For Toddlers (1-3 years): Safety expands to include consistent boundaries and emotional acknowledgment. A toddler needs to know their parent will maintain limits while remaining emotionally connected. "I won't let you hit, I understand you're frustrated."

For Preschoolers (3-5 years): Safety includes being known and accepted for who they are—their personality, preferences, quirks, and challenges. A child who feels genuinely known by their family develops self-acceptance.

The Role of Unconditional Acceptance

Perhaps most fundamentally, emotional safety requires that children experience unconditional acceptance. This doesn't mean approval of all behavior—boundaries are important. It means children know they are fundamentally acceptable.

When children feel conditionally accepted (accepted only when they perform well, behave perfectly, or meet parental expectations), they develop anxiety and work to manage themselves rather than be themselves. When they feel unconditionally accepted, they can relax into authentic development.

Safety and Exploration

A paradox of human development: children who feel most secure and safe are often the ones who explore most confidently. A toddler with a secure parent can venture further from their caregiver, knowing they can return. A preschooler who feels accepted at home is more willing to try new things and risk failure.
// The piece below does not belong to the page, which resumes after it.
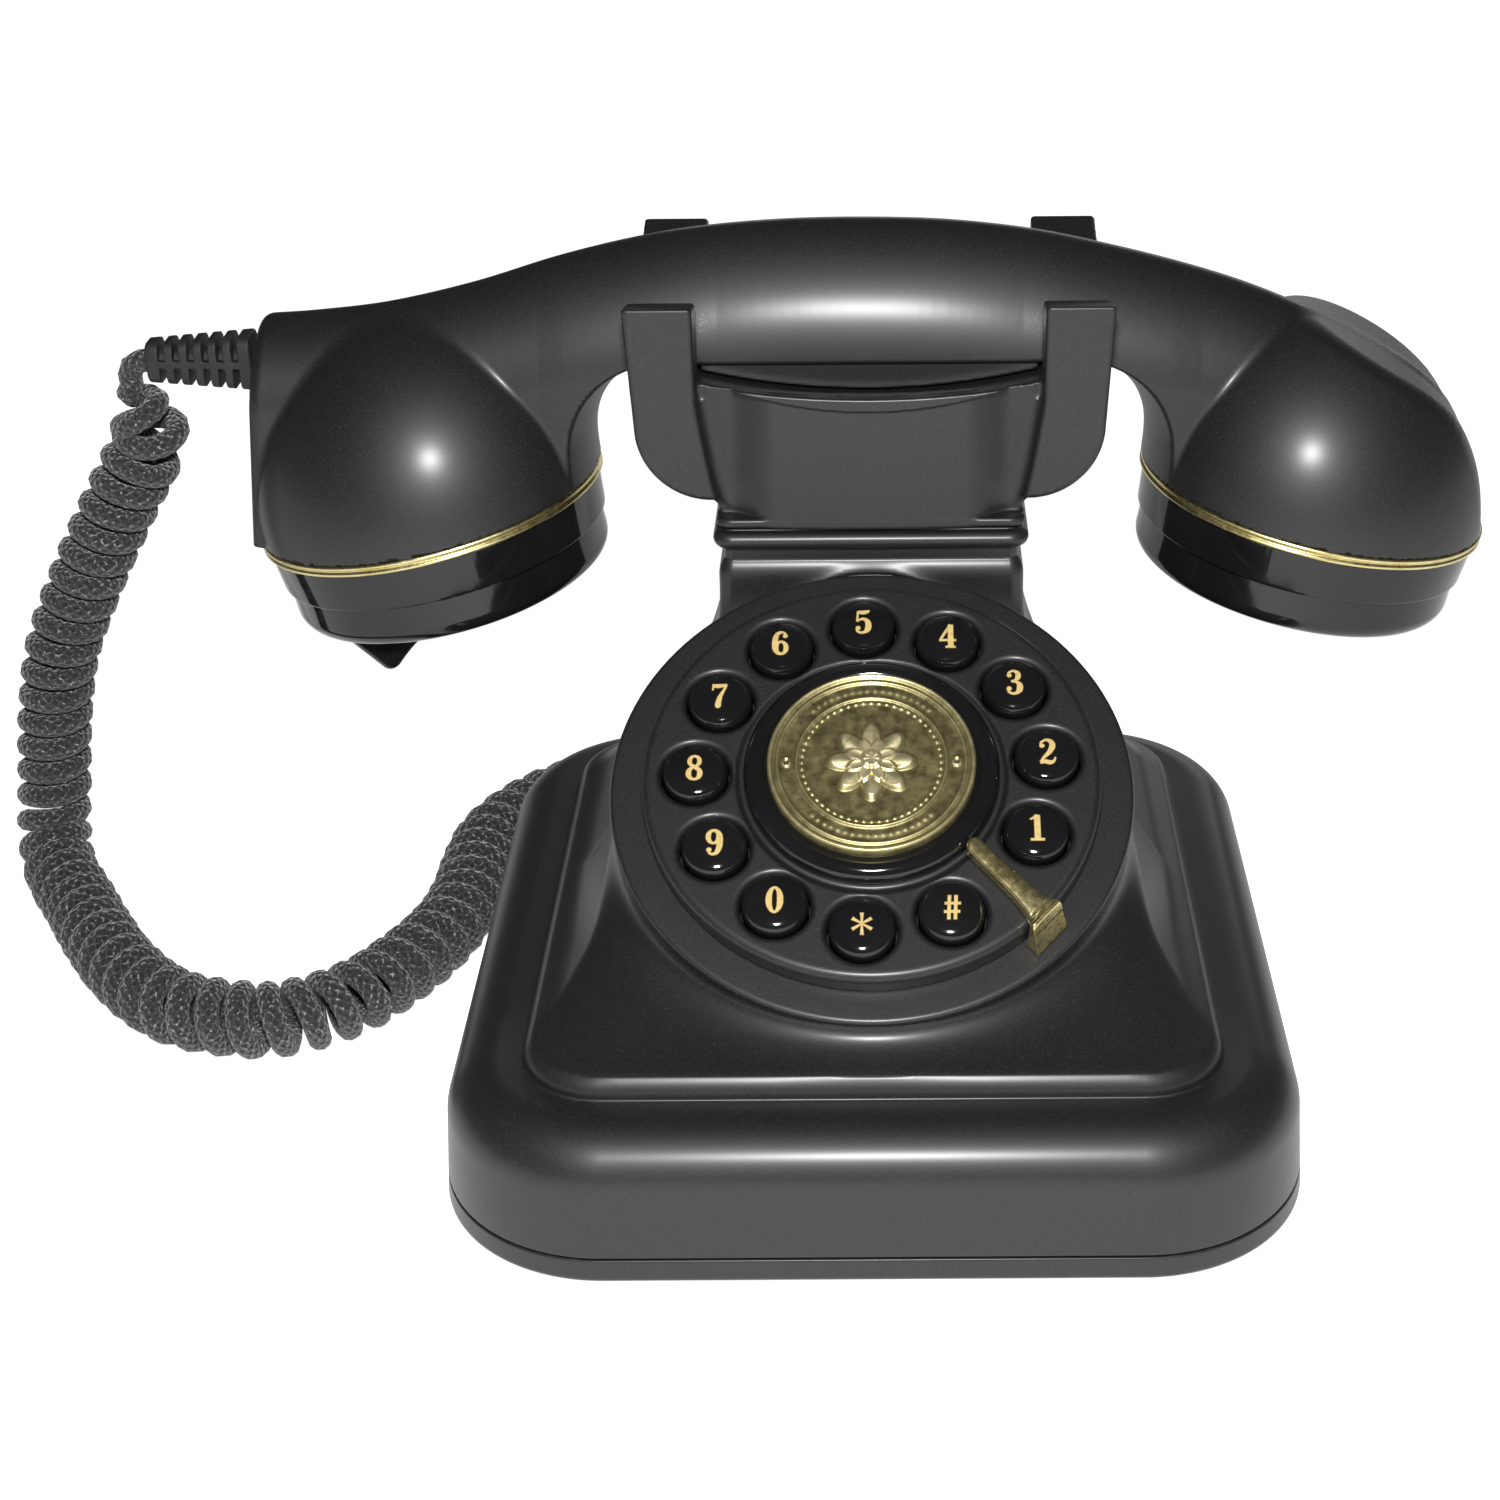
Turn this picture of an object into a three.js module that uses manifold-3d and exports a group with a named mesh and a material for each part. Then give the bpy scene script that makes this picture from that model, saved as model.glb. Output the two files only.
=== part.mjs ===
// A desk telephone in an old-fashioned shape: a low square base with a tilted round keypad, a cradle
// with four horns, a handset with two domed ends and a curly cord. Millimetres, +Z up, front to -Y.
import * as THREE from "three";
import { mergeVertices } from "three/addons/utils/BufferGeometryUtils.js";
import Module from "manifold-3d";

const wasm = await Module();
wasm.setup();

// ---- driving dimensions ----
const GAP = 0.3; // clearance between pieces that touch
const WALL = 2.6; // plastic wall thickness

const BASE = { halfX: 78, halfY: 81, corner: 30.5, low: 0.6, floor: 2.6, seam: 5.3, wall: 18.2, round: 10.1 };
const LEAN = 1.3; // how much further out the base's walls are at the ground than at the shoulder
const STEP = { inset: 14.7, corner: 15, rise: 4, round: 1.5 };
const DIAL = { y: -15, z: 63.2, tilt: 30, collar: 49.3, well: 40, wellDepth: 6, drum: 26 };
const DISC = { radius: 43, low: 0.3, high: 4.8, hole: 6.5 };
const KEY = { circle: 32.9, radius: 6.1, spacing: 29.03, fifth: 92.65 };
const BOSS = { radius: 23.8, top: 7.6 };
const MEDAL = { radius: 19.4, top: 9.4 };
const STOP = { angle: -42.4, tip: 23.9, edge: 45.4, halfTip: 1.7, rise: 3.4, skew: -0.11 };
const NECK = { halfX: 30.4, front: 29, back: 60, foot: 84, top: 96.6, corner: 3 };
const CRADLE = { low: 96.9, saddle: 126.2, back: 88, horn: 142, inner: 33.6, outer: 45.7, thick: 11 };
const HORN = { sweepX: 31, sweepZ: 118, acrossX: 14.7, acrossZ: 15.1, lean: 1.3 }; // curve below, lean above
const HOOK = { x: 13, y: 53, hole: 3.3, radius: 2.9, low: 26, bridge: 105.6 };
const HANDLE = { y: 58.5, halfY: 17.7, under: 126.8, arch: 56.5, archCorner: 20 };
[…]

Conversely, children who feel emotionally unsafe often become either overly cautious (withdrawn, anxious) or overly aggressive (attempting to control a frightening world), both of which limit their exploration and learning.

When Safety Is Disrupted

Disruptions to family safety—conflict, rejection, unpredictability, trauma, or loss—have profound effects. Children don't have the cognitive capacity to understand that a parent's anger isn't about them, so they internalize rejection. They can't reason that a parent's unavailability is due to work stress; they experience it as abandonment.

When family safety is disrupted, children's development is affected across all domains—emotional, social, cognitive, and physical.

Rebuilding and Maintaining Safety

If you're concerned that your family's emotional safety has been compromised, the good news is that it can be rebuilt:

  • Increase predictability and consistency in your responses
  • Practice emotional validation, even when setting limits
  • Increase physical presence and availability
  • Repair after conflicts or harsh moments
  • Create and maintain family rituals that communicate belonging
  • Seek professional support if needed

The goal is creating an environment where children know, at a deep level, that they belong and are accepted.

Key Takeaways

When families function as a secure base—a place where children can be authentically themselves and know they'll be accepted—children develop the emotional resilience and confidence to explore the world.